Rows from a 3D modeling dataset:
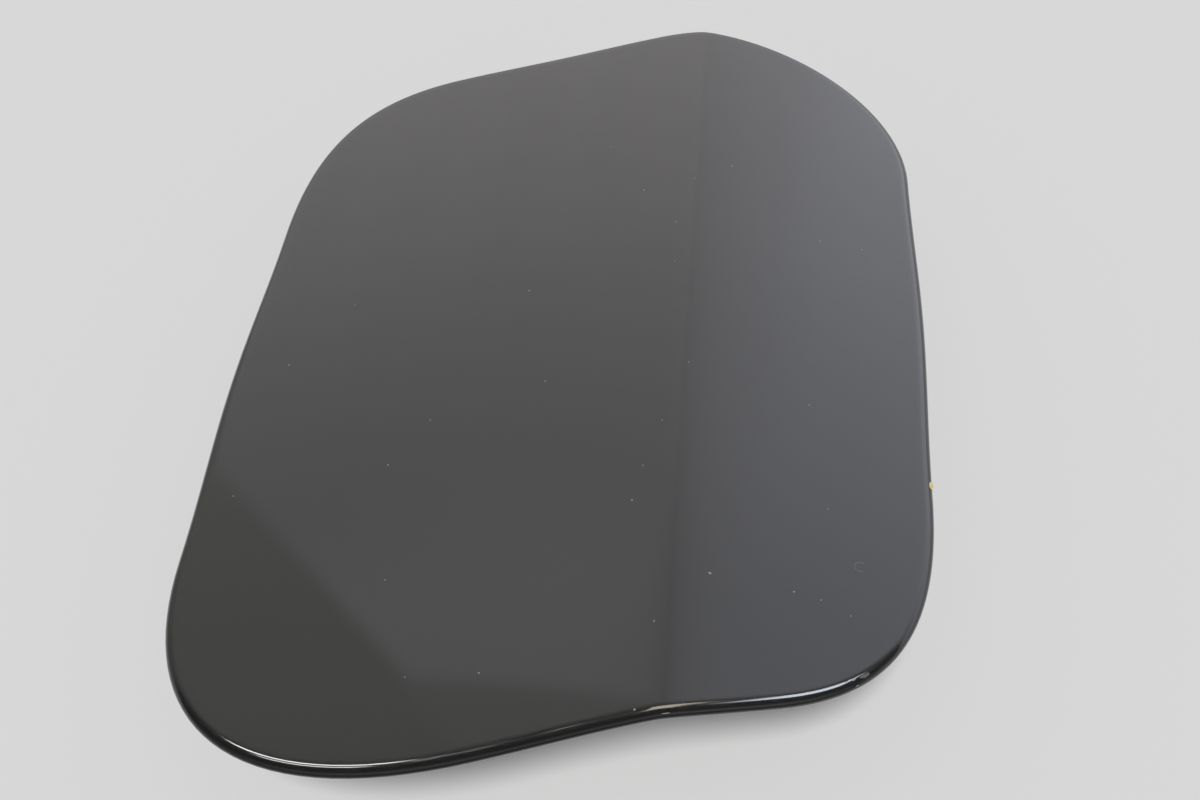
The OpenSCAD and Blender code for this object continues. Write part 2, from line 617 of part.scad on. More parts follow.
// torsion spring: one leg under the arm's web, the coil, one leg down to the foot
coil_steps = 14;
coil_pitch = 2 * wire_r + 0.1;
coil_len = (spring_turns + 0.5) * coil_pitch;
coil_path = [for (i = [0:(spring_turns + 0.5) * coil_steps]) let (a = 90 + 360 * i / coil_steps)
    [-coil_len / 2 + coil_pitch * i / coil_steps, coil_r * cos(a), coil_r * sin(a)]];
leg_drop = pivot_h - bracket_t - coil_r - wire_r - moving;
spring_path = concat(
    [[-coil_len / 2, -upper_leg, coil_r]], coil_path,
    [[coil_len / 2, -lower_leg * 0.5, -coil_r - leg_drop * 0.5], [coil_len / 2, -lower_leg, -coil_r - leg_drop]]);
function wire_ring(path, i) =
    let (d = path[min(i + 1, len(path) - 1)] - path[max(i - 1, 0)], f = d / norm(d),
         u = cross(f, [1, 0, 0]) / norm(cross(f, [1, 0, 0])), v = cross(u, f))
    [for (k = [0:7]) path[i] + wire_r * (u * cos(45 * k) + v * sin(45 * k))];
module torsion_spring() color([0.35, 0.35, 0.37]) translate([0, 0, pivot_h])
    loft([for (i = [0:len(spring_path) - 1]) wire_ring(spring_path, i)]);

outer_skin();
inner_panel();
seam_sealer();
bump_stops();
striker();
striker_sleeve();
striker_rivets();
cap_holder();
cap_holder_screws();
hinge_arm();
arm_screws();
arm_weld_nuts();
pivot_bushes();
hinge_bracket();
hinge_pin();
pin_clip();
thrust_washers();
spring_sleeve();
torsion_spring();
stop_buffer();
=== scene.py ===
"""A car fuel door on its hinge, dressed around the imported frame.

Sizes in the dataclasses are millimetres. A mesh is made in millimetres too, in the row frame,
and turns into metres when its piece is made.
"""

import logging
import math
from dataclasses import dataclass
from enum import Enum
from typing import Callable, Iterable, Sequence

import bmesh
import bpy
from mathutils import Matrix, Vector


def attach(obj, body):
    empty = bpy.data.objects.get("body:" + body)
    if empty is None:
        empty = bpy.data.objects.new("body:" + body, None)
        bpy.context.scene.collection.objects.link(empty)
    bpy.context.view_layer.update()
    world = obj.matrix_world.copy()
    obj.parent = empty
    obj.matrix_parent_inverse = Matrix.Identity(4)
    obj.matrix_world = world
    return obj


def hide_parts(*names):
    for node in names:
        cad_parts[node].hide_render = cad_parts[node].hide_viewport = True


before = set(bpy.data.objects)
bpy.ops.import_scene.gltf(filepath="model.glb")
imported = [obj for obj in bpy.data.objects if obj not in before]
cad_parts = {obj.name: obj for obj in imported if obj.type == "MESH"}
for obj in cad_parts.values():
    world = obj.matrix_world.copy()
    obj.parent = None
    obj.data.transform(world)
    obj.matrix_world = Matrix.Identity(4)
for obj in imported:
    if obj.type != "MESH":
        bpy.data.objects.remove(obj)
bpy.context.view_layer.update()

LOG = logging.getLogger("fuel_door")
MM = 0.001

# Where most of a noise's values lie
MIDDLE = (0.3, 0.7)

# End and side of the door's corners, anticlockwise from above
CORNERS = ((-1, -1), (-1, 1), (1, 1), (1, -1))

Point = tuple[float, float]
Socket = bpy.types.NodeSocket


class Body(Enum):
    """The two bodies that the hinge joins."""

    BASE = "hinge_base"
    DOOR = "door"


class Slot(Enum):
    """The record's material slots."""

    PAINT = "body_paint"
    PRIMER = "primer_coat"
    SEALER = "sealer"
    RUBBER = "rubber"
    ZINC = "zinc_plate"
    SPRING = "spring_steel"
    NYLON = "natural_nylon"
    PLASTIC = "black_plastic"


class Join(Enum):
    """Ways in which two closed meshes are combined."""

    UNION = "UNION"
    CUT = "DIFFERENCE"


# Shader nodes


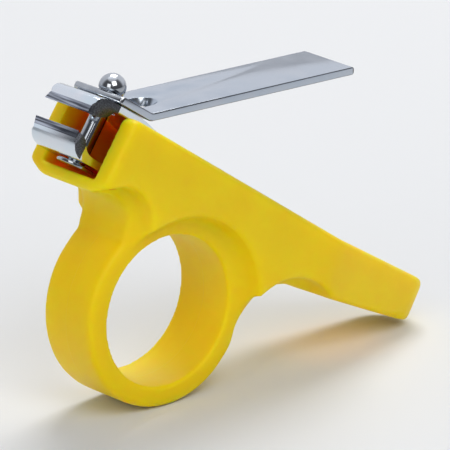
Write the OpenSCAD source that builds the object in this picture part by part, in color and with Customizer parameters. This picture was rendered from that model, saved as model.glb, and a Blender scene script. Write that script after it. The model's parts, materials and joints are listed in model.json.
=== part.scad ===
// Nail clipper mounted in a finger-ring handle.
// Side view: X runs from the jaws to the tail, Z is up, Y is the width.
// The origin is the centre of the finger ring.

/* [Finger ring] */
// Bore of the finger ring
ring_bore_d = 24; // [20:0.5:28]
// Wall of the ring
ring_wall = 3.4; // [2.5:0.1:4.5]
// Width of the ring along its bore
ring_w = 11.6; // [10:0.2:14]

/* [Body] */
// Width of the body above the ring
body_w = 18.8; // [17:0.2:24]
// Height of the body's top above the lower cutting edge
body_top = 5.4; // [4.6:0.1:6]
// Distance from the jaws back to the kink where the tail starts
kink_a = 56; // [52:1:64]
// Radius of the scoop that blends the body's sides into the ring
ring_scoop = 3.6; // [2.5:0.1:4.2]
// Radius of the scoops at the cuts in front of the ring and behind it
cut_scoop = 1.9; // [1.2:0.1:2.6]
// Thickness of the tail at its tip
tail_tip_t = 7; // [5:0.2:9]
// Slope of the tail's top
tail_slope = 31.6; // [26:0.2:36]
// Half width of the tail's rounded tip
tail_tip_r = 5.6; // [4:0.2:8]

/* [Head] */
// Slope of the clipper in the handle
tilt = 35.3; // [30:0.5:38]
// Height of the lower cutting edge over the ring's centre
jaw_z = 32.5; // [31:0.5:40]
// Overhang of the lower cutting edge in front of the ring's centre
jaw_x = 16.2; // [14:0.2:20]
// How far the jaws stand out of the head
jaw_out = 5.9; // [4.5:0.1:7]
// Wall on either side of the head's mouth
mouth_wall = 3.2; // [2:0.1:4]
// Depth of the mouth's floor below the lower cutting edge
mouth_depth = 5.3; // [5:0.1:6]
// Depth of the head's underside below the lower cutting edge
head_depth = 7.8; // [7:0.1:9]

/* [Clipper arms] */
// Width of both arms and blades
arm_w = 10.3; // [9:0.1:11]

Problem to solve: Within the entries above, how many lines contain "None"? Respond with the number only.

Result of the exercise: 3